UN Rights Experts Offer Russia Help Over Murder

Russian human rights activist Natalya Estemirova, pictured in the Chechen capital, Grozny, in 2004.

GENEVA (Reuters) -- Seven UN human rights experts have asked Russia to allow them into the country to help investigate last week's murder of leading rights activist Natalya Estemirova.

The move by the seven -- from both developed and developing countries -- followed a call by UN High Commissioner for Human Rights Navi Pillay for a thorough and independent probe into the killing, which sparked worldwide condemnation.

Estemirova was abducted in her native Chechnya and her body was found in the neighboring republic of Ingushetia.

The experts said they recognized the Russian authorities had condemned the murder and pledged that every effort would be taken to catch and punish the killers of Estemirova, who represented Moscow rights body Memorial in Chechnya.

"However, these assurances will be worth little unless the authorities take steps that go beyond what has been done in the past which has all too often led to a cycle of impunity," they said in a statement issued through the United Nations in Geneva.

"We offer our assistance to the Russian authorities in light of the failure to effectively and impartially investigate the killings and attacks on a number of human rights defenders in recent years ... and to bring the perpetrators to justice."

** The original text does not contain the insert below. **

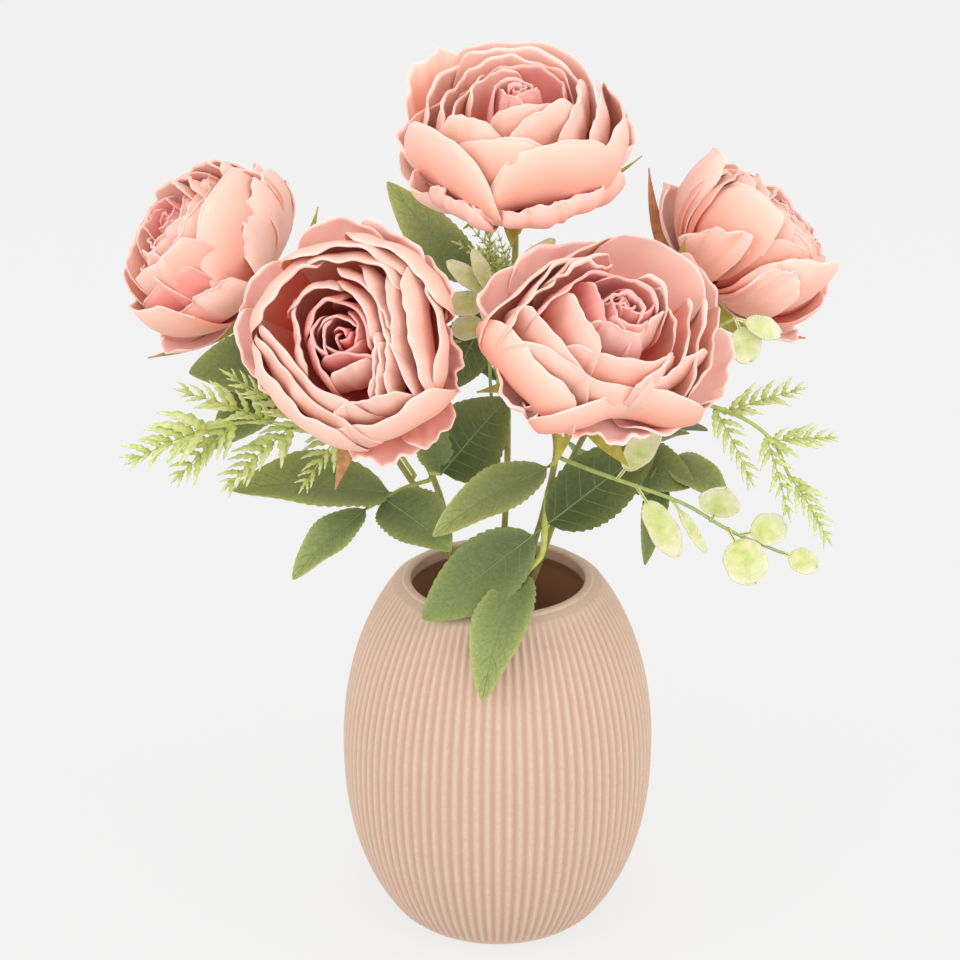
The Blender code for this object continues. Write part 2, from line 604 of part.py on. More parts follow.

The experts were referring, among other cases, to the still unsolved killings, in Moscow, of journalist and rights activist Anna Politkovskaya in 2006 and of a prominent rights lawyer and a reporter early this year.

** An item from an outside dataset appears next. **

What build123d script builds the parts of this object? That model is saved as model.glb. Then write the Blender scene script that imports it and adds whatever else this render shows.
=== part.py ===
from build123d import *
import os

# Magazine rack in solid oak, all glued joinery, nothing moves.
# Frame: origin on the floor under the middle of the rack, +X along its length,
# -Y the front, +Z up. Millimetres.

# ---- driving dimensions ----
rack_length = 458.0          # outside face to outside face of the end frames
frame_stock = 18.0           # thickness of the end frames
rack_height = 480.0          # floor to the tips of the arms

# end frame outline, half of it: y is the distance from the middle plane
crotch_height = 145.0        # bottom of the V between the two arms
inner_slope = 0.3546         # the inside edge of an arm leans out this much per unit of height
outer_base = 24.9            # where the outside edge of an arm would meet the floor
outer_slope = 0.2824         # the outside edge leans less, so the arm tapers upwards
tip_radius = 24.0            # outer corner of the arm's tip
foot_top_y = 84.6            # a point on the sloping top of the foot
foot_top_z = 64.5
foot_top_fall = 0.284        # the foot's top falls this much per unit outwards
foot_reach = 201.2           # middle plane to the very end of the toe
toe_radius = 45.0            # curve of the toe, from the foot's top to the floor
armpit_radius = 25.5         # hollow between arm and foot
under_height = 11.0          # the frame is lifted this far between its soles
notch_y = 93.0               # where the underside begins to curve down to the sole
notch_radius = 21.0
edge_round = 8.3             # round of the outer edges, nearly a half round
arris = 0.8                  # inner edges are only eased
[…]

The seven, special rapporteurs to the UN Human Rights Council, included extrajudicial execution sleuth Philip Alston of Australia, violence against women specialist Yakin Erturk of Turkey, and Manfred Nowak of Austria, who reports on torture.

Their intervention was seen as aimed at getting round the blockage on quick investigations on such issues in the council, where Russia lines up with a majority group of Islamic and African states that resists action affecting any of them.

'Primitive' Charges

Earlier this month, six of the seven -- who report to the 47-member council -- criticized Iran over its handling of protests following June's contested elections and called for "independent international scrutiny" there.

Their latest move came as Chechen leader Ramzan Kadyrov, accused by rights groups and domestic critics of killing opponents and suppressing free speech, launched a lawsuit against Memorial for linking him to Estemirova's death.

Rights groups also say Kadyrov, a former fighter against Russian control of Chechnya who switched sides and rose to power with Moscow's support, was behind the killing of Politkovskaya, a friend of Estemirova.

But Russia's President Dmitry Medvedev, who said last week he was determined to find and punish Estemirova's killers, has rejected such charges, dubbing them "primitive" and aimed against the government.

A spokesman for Kadyrov has also denied his involvement, saying that as the dead woman defended human rights "she could not possibly have had enemies among clear-thinking people."

The other four experts calling on Moscow to allow a visit were Guatemalan Frank La Rue who reports on freedom of speech, Margaret Sekaggya who investigates violence against human rights defenders, Argentine Leandro Despouy, expert on independence of judges, and Santiago Corcuera Cabezut of Mexico who chairs a UN group on forced disappearances.